-- Start --

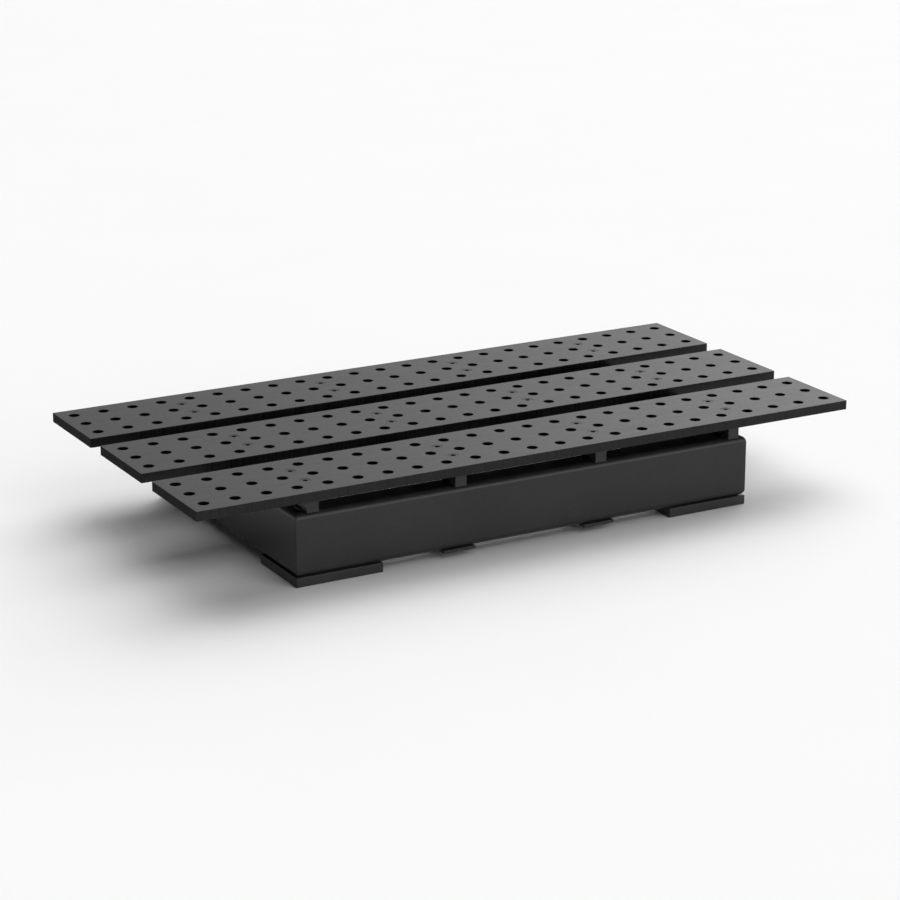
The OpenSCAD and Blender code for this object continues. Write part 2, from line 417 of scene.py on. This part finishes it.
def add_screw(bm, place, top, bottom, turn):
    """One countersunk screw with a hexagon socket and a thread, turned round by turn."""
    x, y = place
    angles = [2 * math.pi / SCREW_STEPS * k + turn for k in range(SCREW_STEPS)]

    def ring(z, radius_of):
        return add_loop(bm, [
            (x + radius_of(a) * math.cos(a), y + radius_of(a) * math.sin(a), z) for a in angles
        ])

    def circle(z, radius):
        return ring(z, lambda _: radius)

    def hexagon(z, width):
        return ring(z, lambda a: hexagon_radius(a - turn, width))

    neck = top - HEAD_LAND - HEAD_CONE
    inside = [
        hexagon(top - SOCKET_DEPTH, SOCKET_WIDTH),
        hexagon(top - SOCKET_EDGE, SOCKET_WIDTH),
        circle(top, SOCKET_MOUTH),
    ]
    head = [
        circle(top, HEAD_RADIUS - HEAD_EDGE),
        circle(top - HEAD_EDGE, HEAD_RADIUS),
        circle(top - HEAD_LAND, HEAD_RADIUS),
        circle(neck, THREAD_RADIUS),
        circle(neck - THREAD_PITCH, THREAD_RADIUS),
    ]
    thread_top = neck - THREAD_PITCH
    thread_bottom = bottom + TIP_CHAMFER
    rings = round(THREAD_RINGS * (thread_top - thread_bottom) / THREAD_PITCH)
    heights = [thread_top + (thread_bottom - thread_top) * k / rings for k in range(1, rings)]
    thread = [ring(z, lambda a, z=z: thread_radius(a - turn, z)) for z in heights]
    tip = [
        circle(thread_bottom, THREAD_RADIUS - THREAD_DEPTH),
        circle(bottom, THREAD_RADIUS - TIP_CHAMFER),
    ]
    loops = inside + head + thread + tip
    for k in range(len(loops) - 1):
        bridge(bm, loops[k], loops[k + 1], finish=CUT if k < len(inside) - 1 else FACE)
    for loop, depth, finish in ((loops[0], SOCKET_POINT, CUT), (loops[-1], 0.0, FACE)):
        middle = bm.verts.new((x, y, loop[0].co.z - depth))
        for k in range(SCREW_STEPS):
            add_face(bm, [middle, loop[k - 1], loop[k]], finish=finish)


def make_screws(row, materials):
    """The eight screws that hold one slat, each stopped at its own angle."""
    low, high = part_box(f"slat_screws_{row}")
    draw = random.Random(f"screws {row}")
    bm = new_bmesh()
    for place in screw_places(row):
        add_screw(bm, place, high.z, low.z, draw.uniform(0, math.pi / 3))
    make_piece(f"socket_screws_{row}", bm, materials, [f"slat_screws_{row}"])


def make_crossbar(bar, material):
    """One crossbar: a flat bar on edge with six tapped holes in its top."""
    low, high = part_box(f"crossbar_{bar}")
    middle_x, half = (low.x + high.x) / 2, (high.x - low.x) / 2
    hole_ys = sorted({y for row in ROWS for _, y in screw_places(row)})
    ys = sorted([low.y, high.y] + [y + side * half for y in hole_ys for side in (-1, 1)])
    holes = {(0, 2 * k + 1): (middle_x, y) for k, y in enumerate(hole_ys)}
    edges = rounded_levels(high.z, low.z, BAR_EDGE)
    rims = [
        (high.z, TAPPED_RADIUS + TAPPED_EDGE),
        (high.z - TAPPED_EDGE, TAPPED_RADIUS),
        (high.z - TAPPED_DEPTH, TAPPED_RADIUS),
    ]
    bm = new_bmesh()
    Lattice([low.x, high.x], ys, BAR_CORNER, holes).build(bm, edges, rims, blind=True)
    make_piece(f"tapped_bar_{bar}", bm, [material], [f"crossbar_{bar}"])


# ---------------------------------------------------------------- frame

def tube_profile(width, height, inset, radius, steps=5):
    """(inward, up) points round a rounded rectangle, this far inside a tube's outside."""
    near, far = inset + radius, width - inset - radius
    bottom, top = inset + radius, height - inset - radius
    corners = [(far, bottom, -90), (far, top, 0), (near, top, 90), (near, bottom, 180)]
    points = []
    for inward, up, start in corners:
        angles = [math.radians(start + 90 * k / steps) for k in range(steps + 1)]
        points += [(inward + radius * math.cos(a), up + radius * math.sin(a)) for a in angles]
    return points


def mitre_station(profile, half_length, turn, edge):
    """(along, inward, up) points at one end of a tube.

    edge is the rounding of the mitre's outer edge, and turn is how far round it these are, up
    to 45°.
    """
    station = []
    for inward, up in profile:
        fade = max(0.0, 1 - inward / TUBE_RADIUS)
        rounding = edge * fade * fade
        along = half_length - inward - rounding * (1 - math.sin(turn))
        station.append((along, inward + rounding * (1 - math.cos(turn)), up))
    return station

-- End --

WHAT TO DO -
Look through the listing above. Pick out each line with "this" and copy it.

WRITTEN REPLY -
The OpenSCAD and Blender code for this object continues. Write part 2, from line 417 of scene.py on. This part finishes it.
    """(inward, up) points round a rounded rectangle, this far inside a tube's outside."""